▶ [Given problem] Return the records exactly as they are.

▶ [Exercise input]

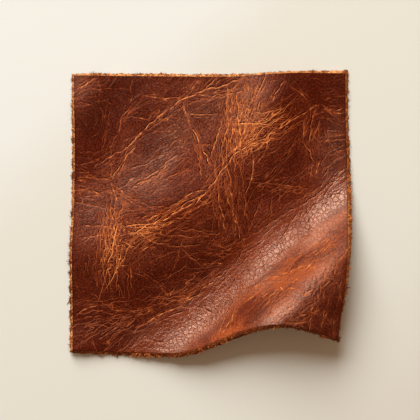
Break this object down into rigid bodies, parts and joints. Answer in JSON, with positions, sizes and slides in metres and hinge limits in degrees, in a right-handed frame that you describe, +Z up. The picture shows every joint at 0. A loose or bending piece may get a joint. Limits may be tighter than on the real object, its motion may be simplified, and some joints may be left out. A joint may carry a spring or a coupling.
{
  "type": "piece of leather",
  "caption": "Square cut piece of creased pull-up leather, lying grain side up with low swells and one front corner raised in a slanting wave; slightly fuzzy raw cut edges.",
  "frame": {"origin": "middle of the outline's box, on the surface that the leather rests on", "axes": "+X to the right along the front edge, +Y from the front edge to the back edge, +Z up; the raised corner is at +X, -Y"},
  "size_m": [0.1017, 0.1035, 0.0152],
  "materials": {
    "leather": "waxy pull-up grain side in reddish brown, paler orange-tan where it is creased or stretched, tan suede on the flesh side and the cut edges"
  },
  "bodies": {
    "root": {"leather": "leather"}
  },
  "joints": []
}
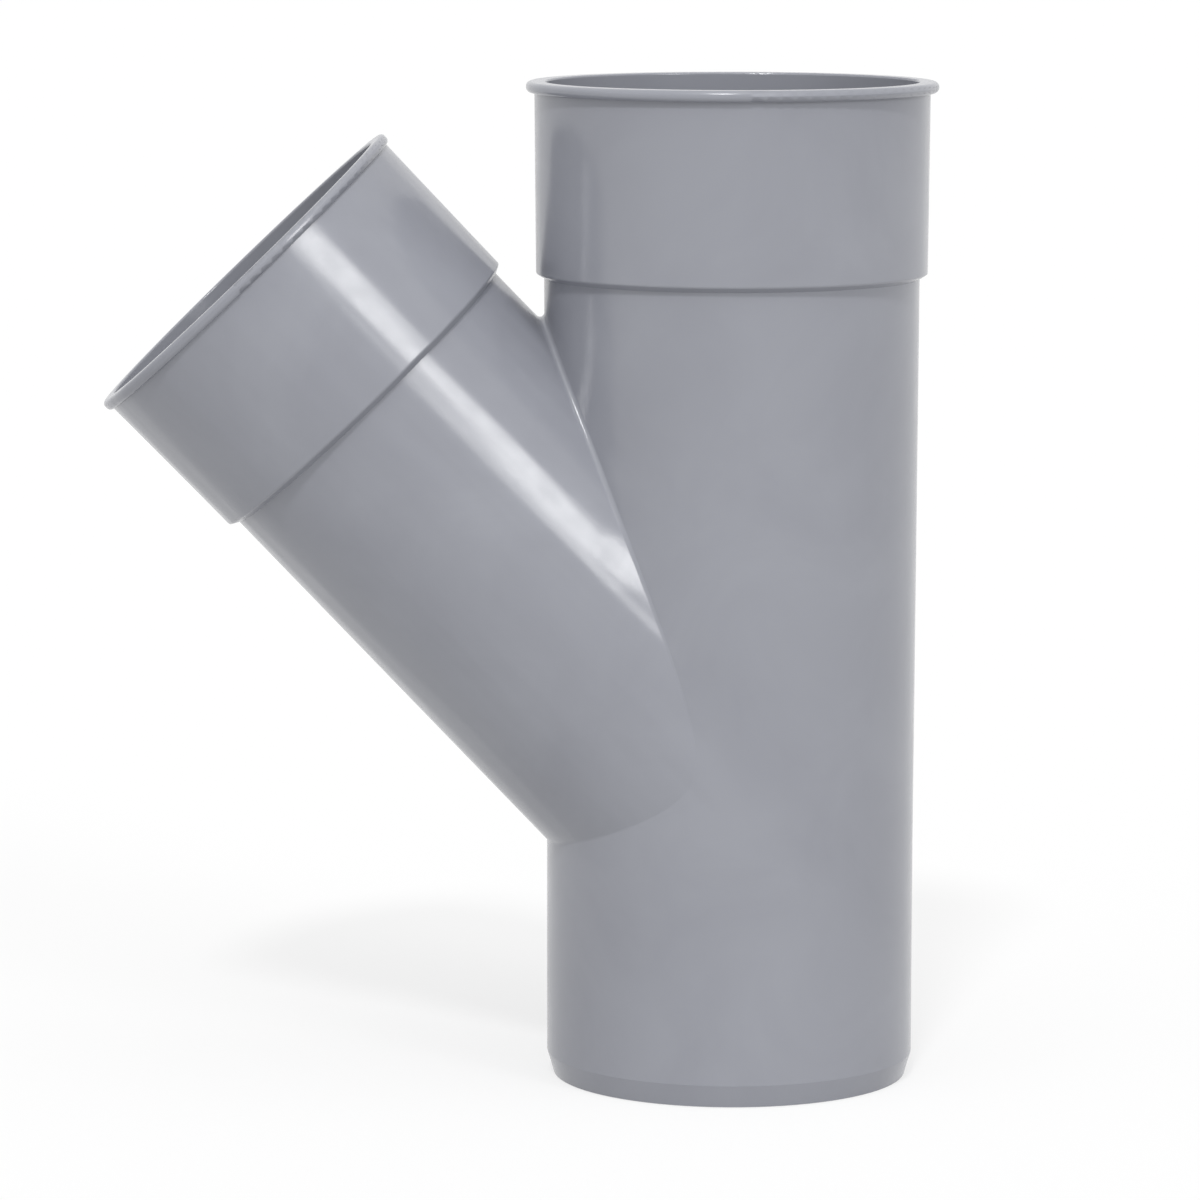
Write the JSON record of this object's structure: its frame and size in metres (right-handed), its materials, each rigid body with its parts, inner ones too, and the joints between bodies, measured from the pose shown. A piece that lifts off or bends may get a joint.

▶ [Task solution]
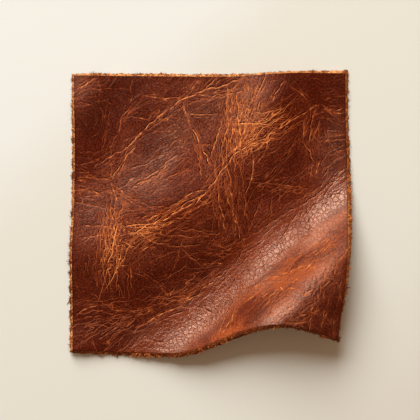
Break this object down into rigid bodies, parts and joints. Answer in JSON, with positions, sizes and slides in metres and hinge limits in degrees, in a right-handed frame that you describe, +Z up. The picture shows every joint at 0. A loose or bending piece may get a joint. Limits may be tighter than on the real object, its motion may be simplified, and some joints may be left out. A joint may carry a spring or a coupling.
{
  "type": "piece of leather",
  "caption": "Square cut piece of creased pull-up leather, lying grain side up with low swells and one front corner raised in a slanting wave; slightly fuzzy raw cut edges.",
  "frame": {"origin": "middle of the outline's box, on the surface that the leather rests on", "axes": "+X to the right along the front edge, +Y from the front edge to the back edge, +Z up; the raised corner is at +X, -Y"},
  "size_m": [0.1017, 0.1035, 0.0152],
  "materials": {
    "leather": "waxy pull-up grain side in reddish brown, paler orange-tan where it is creased or stretched, tan suede on the flesh side and the cut edges"
  },
  "bodies": {
    "root": {"leather": "leather"}
  },
  "joints": []
}
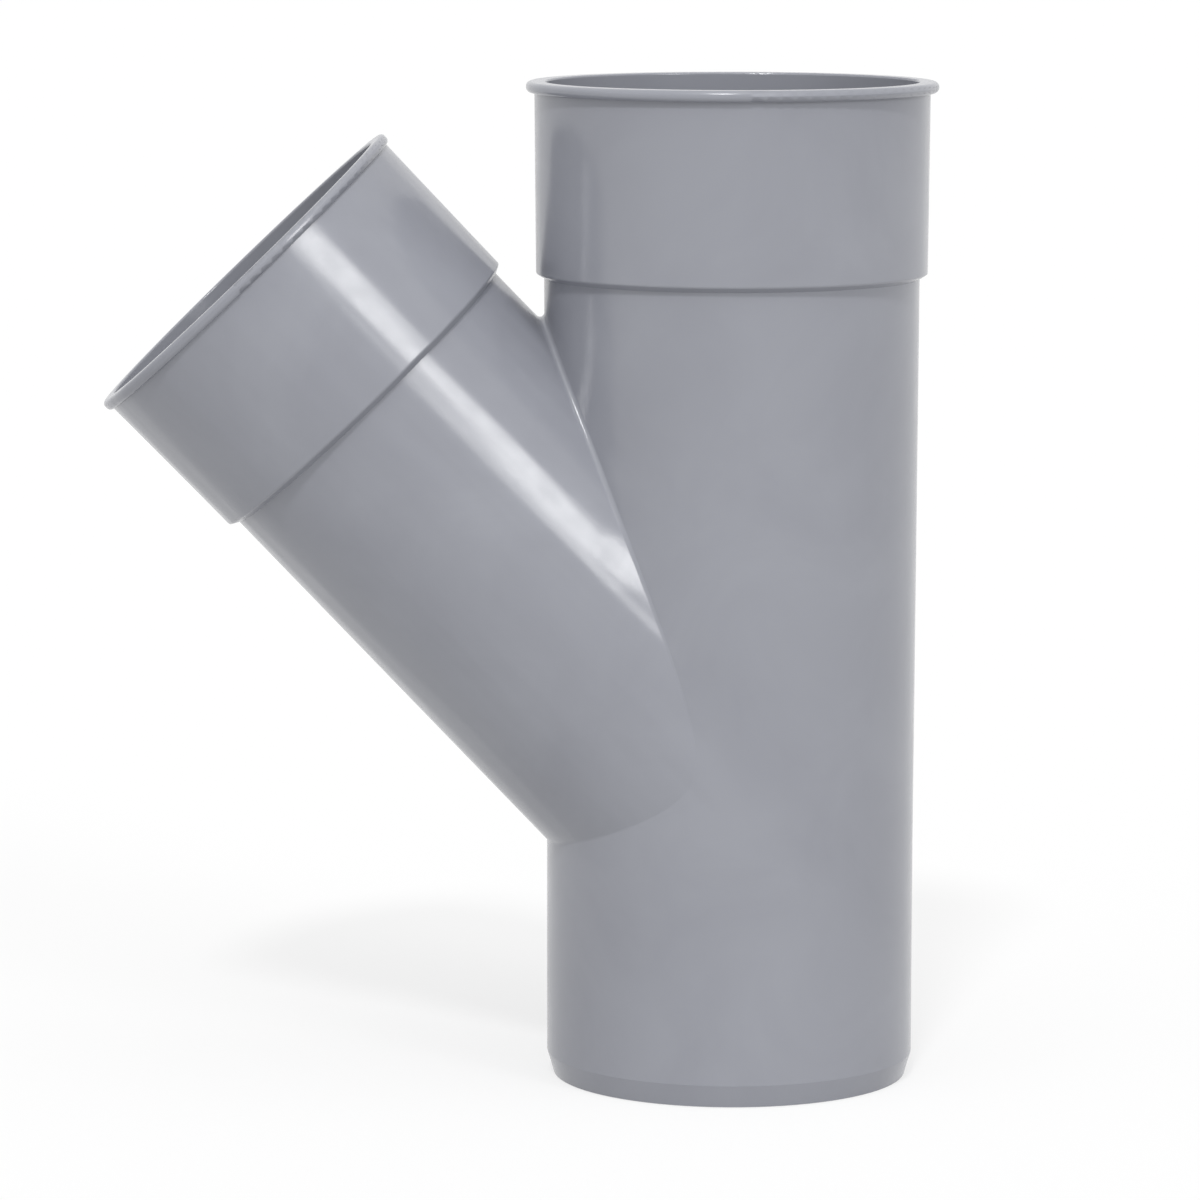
Write the JSON record of this object's structure: its frame and size in metres (right-handed), its materials, each rigid body with its parts, inner ones too, and the joints between bodies, measured from the pose shown. A piece that lifts off or bends may get a joint.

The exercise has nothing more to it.